- [Supplied material]
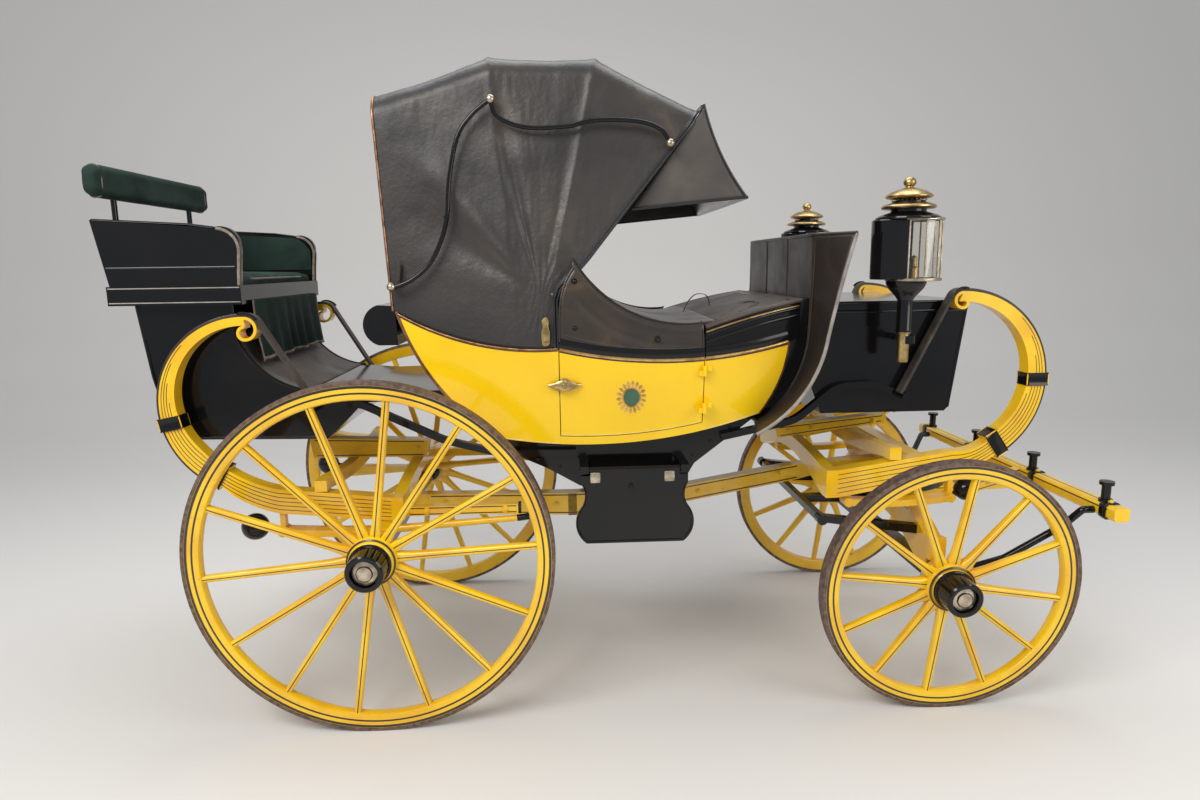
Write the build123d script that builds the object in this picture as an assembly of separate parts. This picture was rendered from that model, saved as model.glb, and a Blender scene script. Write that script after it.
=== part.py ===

==

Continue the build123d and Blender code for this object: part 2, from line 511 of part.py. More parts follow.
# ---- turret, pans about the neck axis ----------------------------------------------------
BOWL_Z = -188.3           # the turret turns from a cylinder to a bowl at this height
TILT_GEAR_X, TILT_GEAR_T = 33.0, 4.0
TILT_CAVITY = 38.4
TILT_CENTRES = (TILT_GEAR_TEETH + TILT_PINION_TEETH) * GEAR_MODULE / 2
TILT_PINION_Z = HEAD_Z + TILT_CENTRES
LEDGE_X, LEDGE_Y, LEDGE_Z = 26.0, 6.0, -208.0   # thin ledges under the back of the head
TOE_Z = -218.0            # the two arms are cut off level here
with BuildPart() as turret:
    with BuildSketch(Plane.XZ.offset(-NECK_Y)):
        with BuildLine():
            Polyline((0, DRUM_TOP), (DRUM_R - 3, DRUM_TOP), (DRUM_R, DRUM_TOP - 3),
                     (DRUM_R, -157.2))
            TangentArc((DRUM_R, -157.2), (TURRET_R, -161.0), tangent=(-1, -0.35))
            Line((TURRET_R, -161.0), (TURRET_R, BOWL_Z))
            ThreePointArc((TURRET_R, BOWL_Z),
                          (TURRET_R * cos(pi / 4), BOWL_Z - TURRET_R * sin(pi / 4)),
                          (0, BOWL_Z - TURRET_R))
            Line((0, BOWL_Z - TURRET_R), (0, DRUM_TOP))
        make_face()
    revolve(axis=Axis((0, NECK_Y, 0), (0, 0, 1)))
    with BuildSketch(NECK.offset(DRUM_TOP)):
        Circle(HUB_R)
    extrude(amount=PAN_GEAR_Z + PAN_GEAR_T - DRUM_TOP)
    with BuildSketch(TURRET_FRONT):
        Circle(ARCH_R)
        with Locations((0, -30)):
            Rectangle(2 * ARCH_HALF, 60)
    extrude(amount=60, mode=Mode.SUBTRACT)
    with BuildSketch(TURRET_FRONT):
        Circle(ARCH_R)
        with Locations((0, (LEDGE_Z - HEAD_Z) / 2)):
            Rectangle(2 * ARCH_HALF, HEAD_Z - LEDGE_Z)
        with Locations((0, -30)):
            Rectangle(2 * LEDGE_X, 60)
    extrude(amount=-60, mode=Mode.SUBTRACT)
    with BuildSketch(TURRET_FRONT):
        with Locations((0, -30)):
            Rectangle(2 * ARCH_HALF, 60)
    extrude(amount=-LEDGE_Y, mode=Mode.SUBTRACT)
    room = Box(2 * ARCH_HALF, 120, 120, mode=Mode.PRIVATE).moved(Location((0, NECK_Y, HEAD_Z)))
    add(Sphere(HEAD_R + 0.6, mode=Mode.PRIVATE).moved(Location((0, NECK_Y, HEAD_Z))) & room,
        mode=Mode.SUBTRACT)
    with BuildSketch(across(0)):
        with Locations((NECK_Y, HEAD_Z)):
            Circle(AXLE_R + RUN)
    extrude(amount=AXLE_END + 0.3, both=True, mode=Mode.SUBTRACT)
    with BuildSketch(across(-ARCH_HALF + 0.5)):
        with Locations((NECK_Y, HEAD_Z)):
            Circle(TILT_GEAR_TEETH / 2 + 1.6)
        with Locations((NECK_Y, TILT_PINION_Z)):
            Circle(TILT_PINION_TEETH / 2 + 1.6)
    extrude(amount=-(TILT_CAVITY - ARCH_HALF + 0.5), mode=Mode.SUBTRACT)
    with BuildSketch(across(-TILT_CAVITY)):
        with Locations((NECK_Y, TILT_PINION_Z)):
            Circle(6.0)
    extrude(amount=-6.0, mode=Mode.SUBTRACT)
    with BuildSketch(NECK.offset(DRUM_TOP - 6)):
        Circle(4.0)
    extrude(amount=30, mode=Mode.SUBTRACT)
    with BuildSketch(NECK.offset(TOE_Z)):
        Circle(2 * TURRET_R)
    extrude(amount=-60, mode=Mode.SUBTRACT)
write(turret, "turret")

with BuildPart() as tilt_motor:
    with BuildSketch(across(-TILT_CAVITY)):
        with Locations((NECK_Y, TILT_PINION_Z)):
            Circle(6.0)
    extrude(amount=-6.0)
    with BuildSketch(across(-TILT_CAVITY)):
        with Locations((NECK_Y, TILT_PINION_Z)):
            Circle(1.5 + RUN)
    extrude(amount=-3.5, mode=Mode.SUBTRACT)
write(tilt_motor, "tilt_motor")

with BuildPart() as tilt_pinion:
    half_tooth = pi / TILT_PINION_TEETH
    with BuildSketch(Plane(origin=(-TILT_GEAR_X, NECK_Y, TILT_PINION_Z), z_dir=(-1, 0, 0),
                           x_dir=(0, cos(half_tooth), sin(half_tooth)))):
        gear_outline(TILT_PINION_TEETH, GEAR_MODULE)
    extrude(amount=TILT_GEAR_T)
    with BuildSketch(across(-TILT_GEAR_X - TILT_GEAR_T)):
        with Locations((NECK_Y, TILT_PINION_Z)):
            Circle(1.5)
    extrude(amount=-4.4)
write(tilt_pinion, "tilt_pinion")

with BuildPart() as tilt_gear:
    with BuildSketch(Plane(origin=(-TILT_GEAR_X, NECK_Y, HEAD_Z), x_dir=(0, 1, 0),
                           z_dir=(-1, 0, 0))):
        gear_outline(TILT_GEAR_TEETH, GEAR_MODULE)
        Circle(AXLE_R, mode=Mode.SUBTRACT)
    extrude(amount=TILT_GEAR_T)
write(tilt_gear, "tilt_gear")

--

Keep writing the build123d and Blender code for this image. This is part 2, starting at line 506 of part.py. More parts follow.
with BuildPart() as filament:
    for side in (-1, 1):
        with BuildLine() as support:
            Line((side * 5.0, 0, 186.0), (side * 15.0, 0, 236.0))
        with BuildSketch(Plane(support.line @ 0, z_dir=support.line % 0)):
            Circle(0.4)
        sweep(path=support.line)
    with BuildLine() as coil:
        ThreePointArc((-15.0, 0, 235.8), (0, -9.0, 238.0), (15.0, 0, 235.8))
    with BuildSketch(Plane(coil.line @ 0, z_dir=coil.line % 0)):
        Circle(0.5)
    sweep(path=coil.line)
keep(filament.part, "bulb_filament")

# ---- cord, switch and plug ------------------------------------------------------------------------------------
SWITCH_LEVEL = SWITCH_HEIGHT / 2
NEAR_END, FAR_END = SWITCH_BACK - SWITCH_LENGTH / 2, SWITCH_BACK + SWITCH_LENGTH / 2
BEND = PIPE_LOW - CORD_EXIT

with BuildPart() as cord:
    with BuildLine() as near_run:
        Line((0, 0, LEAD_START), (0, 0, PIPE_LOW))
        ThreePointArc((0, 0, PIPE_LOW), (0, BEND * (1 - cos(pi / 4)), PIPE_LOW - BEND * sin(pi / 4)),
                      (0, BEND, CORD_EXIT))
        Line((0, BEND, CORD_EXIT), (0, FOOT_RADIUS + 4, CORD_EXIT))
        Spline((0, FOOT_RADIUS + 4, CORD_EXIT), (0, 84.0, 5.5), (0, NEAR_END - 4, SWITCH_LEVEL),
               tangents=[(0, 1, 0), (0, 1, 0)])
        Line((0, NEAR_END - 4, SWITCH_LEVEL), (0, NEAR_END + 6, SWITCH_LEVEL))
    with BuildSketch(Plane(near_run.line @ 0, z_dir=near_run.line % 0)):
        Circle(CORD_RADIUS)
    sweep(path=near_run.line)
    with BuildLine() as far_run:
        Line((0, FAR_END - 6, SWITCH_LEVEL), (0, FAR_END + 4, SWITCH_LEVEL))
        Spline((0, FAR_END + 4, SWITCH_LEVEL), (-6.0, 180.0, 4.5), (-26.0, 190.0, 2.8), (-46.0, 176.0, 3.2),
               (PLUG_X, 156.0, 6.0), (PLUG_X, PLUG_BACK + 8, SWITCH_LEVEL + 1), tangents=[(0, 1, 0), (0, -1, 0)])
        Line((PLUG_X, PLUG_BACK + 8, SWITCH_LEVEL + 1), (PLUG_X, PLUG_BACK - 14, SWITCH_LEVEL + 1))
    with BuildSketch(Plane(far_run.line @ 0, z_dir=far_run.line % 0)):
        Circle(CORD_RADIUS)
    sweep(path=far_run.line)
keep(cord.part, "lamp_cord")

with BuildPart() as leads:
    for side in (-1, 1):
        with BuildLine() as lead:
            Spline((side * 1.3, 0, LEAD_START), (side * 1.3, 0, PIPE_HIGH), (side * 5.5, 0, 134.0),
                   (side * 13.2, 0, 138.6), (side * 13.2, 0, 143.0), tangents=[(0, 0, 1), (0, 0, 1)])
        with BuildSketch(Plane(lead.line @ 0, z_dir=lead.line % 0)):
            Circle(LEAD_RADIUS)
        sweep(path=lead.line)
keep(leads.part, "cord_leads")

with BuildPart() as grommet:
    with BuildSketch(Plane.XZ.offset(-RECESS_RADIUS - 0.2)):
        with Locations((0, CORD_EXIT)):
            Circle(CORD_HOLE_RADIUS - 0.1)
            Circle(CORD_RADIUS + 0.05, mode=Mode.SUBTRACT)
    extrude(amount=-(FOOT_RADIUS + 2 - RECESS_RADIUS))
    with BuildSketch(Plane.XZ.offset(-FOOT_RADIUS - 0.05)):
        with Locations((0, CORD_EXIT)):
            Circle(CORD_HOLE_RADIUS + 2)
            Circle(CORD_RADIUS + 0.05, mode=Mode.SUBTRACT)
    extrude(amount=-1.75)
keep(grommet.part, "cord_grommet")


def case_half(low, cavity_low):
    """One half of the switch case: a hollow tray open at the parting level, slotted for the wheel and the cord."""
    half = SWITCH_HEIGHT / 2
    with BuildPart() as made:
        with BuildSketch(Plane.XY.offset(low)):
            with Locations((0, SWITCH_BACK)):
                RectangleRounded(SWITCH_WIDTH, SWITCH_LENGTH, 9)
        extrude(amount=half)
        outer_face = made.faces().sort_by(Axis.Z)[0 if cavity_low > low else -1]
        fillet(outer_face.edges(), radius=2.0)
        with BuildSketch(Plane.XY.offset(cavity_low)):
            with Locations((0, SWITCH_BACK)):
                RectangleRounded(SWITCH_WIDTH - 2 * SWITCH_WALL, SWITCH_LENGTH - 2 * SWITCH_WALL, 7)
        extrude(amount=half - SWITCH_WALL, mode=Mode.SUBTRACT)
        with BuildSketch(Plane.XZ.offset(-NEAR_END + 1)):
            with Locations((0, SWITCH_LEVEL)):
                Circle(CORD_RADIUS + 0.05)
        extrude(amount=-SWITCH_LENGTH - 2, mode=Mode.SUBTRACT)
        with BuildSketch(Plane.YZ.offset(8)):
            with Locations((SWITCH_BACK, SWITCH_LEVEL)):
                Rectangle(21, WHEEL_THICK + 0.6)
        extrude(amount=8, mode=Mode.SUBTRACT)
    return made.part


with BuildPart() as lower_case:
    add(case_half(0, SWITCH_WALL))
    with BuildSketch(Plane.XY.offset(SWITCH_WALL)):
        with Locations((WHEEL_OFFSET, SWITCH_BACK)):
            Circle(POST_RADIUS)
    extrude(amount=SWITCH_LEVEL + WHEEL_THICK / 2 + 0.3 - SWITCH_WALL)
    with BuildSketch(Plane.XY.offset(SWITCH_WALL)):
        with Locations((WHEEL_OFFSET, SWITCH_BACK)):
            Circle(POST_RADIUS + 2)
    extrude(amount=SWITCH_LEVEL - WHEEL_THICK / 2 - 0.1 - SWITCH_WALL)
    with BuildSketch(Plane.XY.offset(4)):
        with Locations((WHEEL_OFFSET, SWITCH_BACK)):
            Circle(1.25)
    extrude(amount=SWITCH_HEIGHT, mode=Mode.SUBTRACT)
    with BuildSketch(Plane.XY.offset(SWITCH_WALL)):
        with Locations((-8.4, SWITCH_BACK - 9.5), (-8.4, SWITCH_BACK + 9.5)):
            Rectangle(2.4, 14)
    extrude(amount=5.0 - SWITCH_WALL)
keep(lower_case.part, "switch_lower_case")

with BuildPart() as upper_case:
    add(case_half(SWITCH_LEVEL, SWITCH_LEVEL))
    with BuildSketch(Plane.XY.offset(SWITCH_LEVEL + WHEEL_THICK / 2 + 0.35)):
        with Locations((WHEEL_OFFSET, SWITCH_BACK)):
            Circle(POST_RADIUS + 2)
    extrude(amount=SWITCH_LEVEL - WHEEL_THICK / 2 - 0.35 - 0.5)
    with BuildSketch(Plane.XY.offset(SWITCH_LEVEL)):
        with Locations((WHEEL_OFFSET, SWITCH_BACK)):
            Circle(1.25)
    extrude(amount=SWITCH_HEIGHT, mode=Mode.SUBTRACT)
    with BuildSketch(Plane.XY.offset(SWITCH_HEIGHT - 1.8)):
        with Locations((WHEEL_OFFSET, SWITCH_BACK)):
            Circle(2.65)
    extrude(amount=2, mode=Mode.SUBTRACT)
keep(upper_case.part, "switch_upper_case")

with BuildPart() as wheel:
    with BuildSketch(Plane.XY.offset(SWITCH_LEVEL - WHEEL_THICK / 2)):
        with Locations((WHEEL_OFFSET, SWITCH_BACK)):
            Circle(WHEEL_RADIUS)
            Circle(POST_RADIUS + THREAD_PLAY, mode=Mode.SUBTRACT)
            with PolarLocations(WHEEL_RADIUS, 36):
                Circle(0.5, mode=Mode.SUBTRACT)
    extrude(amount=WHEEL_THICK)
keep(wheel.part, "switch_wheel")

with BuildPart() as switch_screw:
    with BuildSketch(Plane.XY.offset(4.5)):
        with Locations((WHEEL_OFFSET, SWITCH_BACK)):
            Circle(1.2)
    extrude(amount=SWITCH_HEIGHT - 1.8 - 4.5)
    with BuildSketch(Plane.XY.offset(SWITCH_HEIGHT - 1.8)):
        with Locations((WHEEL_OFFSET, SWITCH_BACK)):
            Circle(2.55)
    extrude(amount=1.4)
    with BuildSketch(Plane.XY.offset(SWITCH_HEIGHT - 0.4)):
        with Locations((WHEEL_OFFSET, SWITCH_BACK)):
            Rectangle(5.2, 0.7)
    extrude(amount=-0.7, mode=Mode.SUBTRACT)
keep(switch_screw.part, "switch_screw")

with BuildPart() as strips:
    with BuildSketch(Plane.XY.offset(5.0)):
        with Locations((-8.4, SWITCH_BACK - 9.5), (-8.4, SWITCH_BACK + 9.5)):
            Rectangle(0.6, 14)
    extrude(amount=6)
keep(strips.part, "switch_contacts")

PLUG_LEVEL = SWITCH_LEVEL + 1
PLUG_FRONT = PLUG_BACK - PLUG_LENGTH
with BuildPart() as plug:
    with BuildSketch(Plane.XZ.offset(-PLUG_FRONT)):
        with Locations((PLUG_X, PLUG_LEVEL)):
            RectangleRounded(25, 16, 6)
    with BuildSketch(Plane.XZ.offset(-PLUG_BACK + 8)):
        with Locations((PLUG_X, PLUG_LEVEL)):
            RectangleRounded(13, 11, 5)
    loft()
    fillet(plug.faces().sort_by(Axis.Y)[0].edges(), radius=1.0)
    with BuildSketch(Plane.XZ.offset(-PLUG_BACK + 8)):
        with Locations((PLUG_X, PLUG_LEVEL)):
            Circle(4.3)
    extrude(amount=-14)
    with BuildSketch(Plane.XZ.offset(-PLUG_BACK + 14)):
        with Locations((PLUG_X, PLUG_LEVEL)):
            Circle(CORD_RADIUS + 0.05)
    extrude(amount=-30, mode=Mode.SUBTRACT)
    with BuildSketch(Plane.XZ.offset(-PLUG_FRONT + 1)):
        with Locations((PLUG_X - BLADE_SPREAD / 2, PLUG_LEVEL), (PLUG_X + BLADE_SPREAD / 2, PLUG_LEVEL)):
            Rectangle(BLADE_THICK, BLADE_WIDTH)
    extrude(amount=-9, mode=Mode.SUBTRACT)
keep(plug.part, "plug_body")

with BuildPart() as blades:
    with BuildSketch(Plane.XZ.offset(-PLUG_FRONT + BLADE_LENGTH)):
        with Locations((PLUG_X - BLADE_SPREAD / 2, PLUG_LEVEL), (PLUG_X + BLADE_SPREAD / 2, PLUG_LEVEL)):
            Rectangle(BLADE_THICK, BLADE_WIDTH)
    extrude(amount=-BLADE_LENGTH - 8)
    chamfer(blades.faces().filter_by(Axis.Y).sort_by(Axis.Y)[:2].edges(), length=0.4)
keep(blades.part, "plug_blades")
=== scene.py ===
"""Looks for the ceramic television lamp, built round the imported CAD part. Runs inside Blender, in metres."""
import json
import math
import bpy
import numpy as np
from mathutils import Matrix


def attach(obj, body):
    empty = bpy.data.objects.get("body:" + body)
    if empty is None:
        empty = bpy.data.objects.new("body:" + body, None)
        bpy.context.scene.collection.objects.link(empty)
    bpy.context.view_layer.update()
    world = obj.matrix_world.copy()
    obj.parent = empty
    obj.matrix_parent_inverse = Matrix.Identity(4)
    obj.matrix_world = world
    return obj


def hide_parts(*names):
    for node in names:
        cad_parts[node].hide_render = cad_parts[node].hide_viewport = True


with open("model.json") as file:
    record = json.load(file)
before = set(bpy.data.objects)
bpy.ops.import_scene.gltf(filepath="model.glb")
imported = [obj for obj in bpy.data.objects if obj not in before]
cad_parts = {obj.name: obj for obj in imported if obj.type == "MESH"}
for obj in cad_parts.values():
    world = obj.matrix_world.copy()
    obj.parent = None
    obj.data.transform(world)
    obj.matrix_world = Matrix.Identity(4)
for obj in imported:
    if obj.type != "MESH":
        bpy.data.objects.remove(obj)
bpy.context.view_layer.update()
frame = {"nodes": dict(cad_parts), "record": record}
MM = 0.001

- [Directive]
How many of these lines contain "type"? Write only the number.

- [Written solution]
2